Letter From Washington: Why Can’t Things Like This Happen More Often?

by Eli Lehrer on March 15, 2011

photo by wallyg/Flickr, used under a Creative Commons license

I was in Tallahassee, Florida this past Friday largely to push for the Heartland-idea coastal preservation package that is being attached to the Heartland Legislative Forum member Alan Hays’ broad Florida Citizens Property Insurance Corporation reform bill.

This bill—and the coalition around it—is a perfect example of the way that free marketers and environmentalists can work together. (The press conference included Heartland, Americans for Prosperity, the Florida Wildlife Federation, the Tallahassee Tea Party, and the local development control group 1,000 Friends of Florida.)  I fully expect that the bill will pass: it cuts the size and scope of government intervention in the property insurance market while, by implication, preserving millions of environmentally sensitive acres of coastal land.

So why can’t things like this happen more often?

I think that there are three major sets of reasons: reasons that are the mutual fault of the environmental groups and free marketers, reasons that are mostly the fault of free market groups, and reasons that are mostly the fault of environmental groups.

Mutual blame first: Both environmental and free market groups are too suspicious of each others’ motives. In general, neither those who work for environmental groups nor those employed by free market groups are in it for the money or servants of nefarious forces. Although both environmental and free market groups provide executives with decent upper-middle class incomes, nobody goes to work for an environmental group or a free-market think tank in order to get rich. Both pay decidedly modest salaries to most employees and a good portion of the people working for them could probably make more money doing something else.

Likewise, no legitimate free market group or environmental that I know of is funded largely to advance the interests of any particular private business interest. (There are, of course, pure “astroturf” groups and non-astroturf groups that will sell their services to the highest bidder in roughly equal numbers.)  While there are environmentalists who want to impose a centrally planned economy and “free marketers” who favor anarchy, they’re generally rather fringe elements.  Most free marketers want a less regulated (but not, unregulated) economy that might include somewhat fewer environmental protections; most environmentalists want a cleaner environment but, don’t really want to overthrow capitalism to get there.   This results in natural conflict but these perspectives don’t make either side “evil.”

Free market groups are too willing to ignore the real successes that environmental legislation has achieved. Pollution is, in every economic textbook I’ve seen, the number one example of an externality. A working capitalist economy should make polluters pay the costs of their pollution.
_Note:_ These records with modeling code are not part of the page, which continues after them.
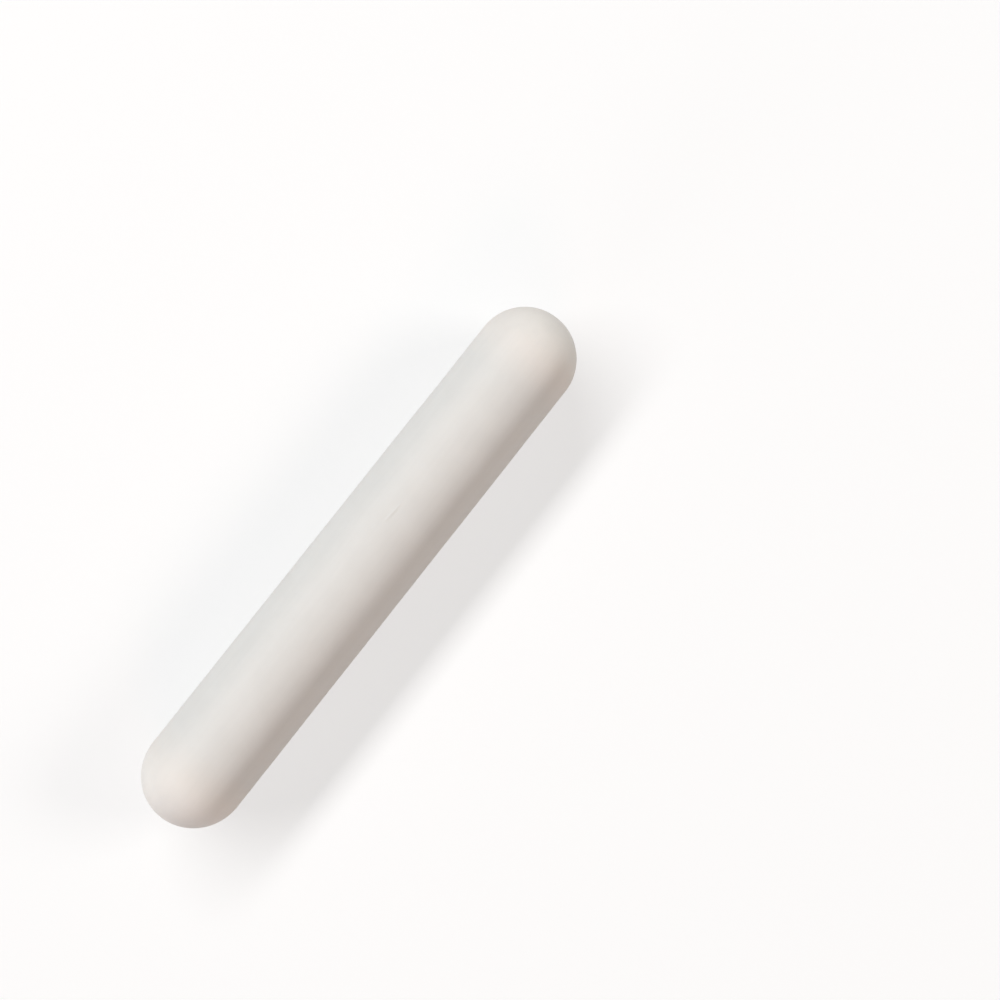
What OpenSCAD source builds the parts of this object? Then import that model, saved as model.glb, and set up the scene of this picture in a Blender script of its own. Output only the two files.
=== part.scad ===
// Magnetic stir bar, plain pattern.
// A bar magnet is sealed in a seamless jacket of white PTFE, which is pressed
// and sintered round it in one piece. The jacket is a straight round barrel
// between two hemispherical ends, with no ring or rib round its middle.
// The bar lies along X, and the origin is at its centre.

/* [Jacket] */
// Length of the bar from tip to tip
bar_length = 60; // [40:1:80]
// Diameter of the barrel and of its domed ends
bar_d = 10; // [8:0.5:12]
// Thickness of PTFE over the magnet's side
side_wall = 1.25; // [0.8:0.05:2]
// Thickness of PTFE between each tip and the magnet's end face
end_wall = 6.5; // [4:0.25:12]

/* [Magnet] */
// Chamfer ground round each end of the magnet
magnet_chamfer = 0.5; // [0.2:0.1:1]

/* [Fit] */
// Play left between the magnet and its pocket in the shrunk-on jacket
pocket_play = 0.01; // [0.005:0.005:0.1]

/* [Hidden] */
// The magnet fills the jacket up to its walls
magnet_d = bar_d - 2 * (side_wall + pocket_play);
magnet_length = bar_length - 2 * (end_wall + pocket_play);

$fn = 96;

// Half of a round-ended rod's outline, to be spun about Y
module round_ended_outline(length, d) {
    r = d / 2;
    intersection() {
        union() {
            square([d, length - d], center = true);
            for (side = [-1, 1])
                translate([0, side * (length / 2 - r)])
                    circle(r);
        }
        translate([0, -length / 2])
            square([r, length]);
    }
}

// Half of a rod's outline with its end corners cut off, to be spun about Y
module chamfered_outline(length, d, chamfer) {
    r = d / 2;
    end = length / 2;
    polygon([
        [0, -end],
        [r - chamfer, -end],
        [r, chamfer - end],
        [r, end - chamfer],
        [r - chamfer, end],
        [0, end],
    ]);
}

// Spins an outline and lays the spun rod down along X
module rod_along_x() {
    rotate([0, 90, 0])
        rotate_extrude()
            children();
}

// One moulding: the outside is unbroken, and the pocket inside has no way out
module jacket() {
    color("#e8e5e0")
        difference() {
            rod_along_x()
                round_ended_outline(bar_length, bar_d);
            rod_along_x()
                chamfered_outline(
                    magnet_length + 2 * pocket_play,
                    magnet_d + 2 * pocket_play,
                    magnet_chamfer
                );
        }
}

// Cast and ground bar magnet, magnetised end to end
module magnet() {
    color("#8c8a86")
        rod_along_x()
            chamfered_outline(magnet_length, magnet_d, magnet_chamfer);
}

jacket();
magnet();
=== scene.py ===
"""Magnetic stir bar: a seamless white PTFE jacket moulded round a bar magnet.

Everything is in metres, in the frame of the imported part: the bar lies along X
with its centre at the origin, and +Z is up.
"""
import math

import bmesh
import bpy
from bpy.props import FloatProperty, FloatVectorProperty, IntProperty, PointerProperty
from mathutils import Matrix, Vector, noise


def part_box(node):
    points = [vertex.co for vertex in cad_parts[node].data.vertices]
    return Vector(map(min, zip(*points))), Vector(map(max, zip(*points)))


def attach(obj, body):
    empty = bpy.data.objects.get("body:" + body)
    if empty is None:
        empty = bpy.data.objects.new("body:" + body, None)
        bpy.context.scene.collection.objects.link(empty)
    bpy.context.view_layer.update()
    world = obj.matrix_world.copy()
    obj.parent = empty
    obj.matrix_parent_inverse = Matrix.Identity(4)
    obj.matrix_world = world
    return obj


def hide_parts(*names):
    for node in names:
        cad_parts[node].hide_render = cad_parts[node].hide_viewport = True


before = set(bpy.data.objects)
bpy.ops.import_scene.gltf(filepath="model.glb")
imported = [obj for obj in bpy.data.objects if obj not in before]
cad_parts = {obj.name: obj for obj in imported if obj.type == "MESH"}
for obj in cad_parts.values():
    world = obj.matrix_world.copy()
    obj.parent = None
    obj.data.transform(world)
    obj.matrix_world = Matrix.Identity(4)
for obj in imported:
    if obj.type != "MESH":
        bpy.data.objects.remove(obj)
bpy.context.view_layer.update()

bl_info = {
    "name": "Magnetic Stir Bar",
    "version": (1, 0, 0),
    "blender": (4, 5, 0),
    "location": "View3D > Sidebar > Stir Bar",
    "description": "Builds a PTFE-jacketed magnetic stir bar on its packed frame",
    "category": "Add Mesh",
}

BODY = "root"
MM = 0.001
ALONG, ACROSS = 0, 1  # the frame's axes X and Y
WELD = 0.0005 * MM  # vertices closer together than this become one
NOISE_LOW, NOISE_HIGH = 0.3, 0.7  # nearly all of a noise's values lie between these

# Sockets of a Mix node that mixes colours, by number, because several share a name.
FACTOR, FIRST, SECOND, MIXED = 0, 6, 7, 2

# Waves in the sintered skin: the length of each, and its share of the whole.
WAVES = ((8 * MM, 0.7), (2.5 * MM, 0.3))

# The nick on top of the bar: a thin lip in a wider, shallow dent.
NICK_HALVES = Vector((1.5, 0.225, 1.0)) * MM  # half of the lip's length, width and reach in depth
NICK_ALONG = 5.6 * MM
NICK_ACROSS = 0.3 * MM
NICK_TURN = math.radians(-4.5)
DENT_REACH = 2.2 * MM
DENT_DEPTH = 0.9  # in heights of the lip, so that the lip doesn't pass the true round


def linear(hex_colour):
    """Linear RGB of an sRGB colour written as #rrggbb."""
    parts = (int(hex_colour[i:i + 2], 16) / 255 for i in (1, 3, 5))
    return tuple(p / 12.92 if p <= 0.04045 else ((p + 0.055) / 1.055) ** 2.4 for p in parts)


def fall(distance):
    """1 at no distance, easing down to 0 at a distance of 1 and beyond it."""
    away = min(distance, 1)
    return 1 - away * away * (3 - 2 * away)


def span(node, axis):
    """Length of one of the frame's nodes along an axis."""
    low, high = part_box(node)
    return high[axis] - low[axis]


# ---------------------------------------------------------------- settings


class StirBarShape(bpy.types.PropertyGroup):
    """Sizes of the pieces. The main ones come from the frame."""

    length: FloatProperty(
        name="Length",
        description="Length of the bar from tip to tip",
        default=span("jacket", ALONG),
        unit="LENGTH",
    )
    diameter: FloatProperty(
        name="Diameter",
        description="Diameter of the barrel and of its domed ends",
        default=span("jacket", ACROSS),
        unit="LENGTH",
    )
    magnet_length: FloatProperty(
        name="Magnet length",
        description="Length of the magnet inside the jacket",
        default=span("magnet", ALONG),
        unit="LENGTH",
    )
    magnet_diameter: FloatProperty(
        name="Magnet diameter",
        description="Diameter of the magnet inside the jacket",
        default=span("magnet", ACROSS),
        unit="LENGTH",
    )
    magnet_chamfer: FloatProperty(
        name="Magnet chamfer",
        description="Chamfer ground round each end of the magnet",
        default=0.5 * MM,
        unit="LENGTH",
    )
    pocket_play: FloatProperty(
        name="Pocket play",
        description="Play between the magnet and its pocket",
        default=0.01 * MM,
        unit="LENGTH",
    )
    unevenness: FloatProperty(
        name="Unevenness",
        description="How far the sintered skin dips below a true round",
        default=0.03 * MM,
        unit="LENGTH",
    )
    nick_height: FloatProperty(
        name="Nick height",
        description="How far the lip of the nick on top of the bar stands up in its dent",
        default=0.05 * MM,
        unit="LENGTH",
    )
    segments: IntProperty(
        name="Segments",
        description="Faces round the bar",
        default=192,
        min=24,
    )


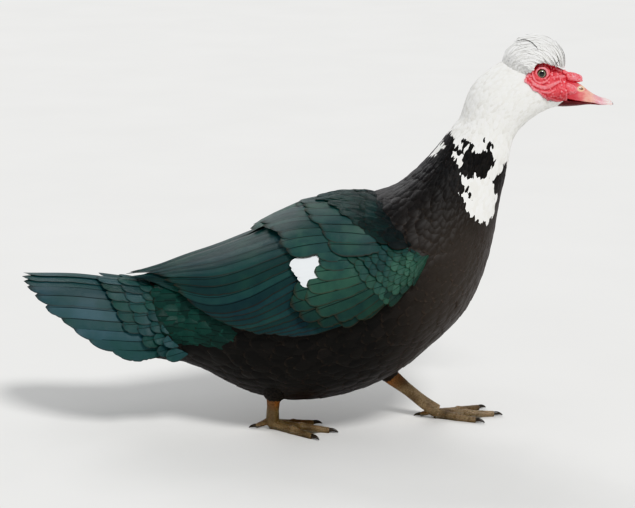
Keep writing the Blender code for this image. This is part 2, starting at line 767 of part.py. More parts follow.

Since pollution doesn’t respect state boundaries, furthermore, some form of federal role in doing this makes sense and thus, devolution of everything is a terrible idea.

The air and water are cleaner since the Clean Air and Clean Water Acts became law, even if their implementation has problems and is often too heavy on command and control. Not that every environmental law is a success – some other big environmental laws, like the toxic waste cleanup Superfund, are decidedly less successful.

But suggesting the total elimination of government responsibilities in these areas, even if it were wise, isn’t politically viable or realistic. The idea of controlling pollution is a good one and a legitimate government role.

Free marketers should not ask: “How can we eliminate all government roles in protecting the environment?” That isn’t consistent with a functioning capitalist economy. Instead, they should ask: “How can we unleash market forces to protect the environment.”

Environmental groups are too stuck in a mindset that sees big government and social preferences of the Left as the necessary friends of the environment.

Simply by virtue of its size, the government is surely the largest polluter in the country.

Likewise, while it is surely possible—and sometimes necessary—to reduce pollution via direct command and control mechanisms, simple withdrawal of subsidies can often have the same or better gross environmental consequences than implementing one command and control mechanism or another.

The work I did in Tallahassee on insurance proves that but, given the sheer size of the government, it’s almost certain that some subsidy, somewhere, can be said to exacerbate any given environmental problem. Attacking these subsidies shouldn’t be the full mission of any large environmental group. . . but, potentially, it’s an important and under-recognized task that the environmental movement would be wise to pursue.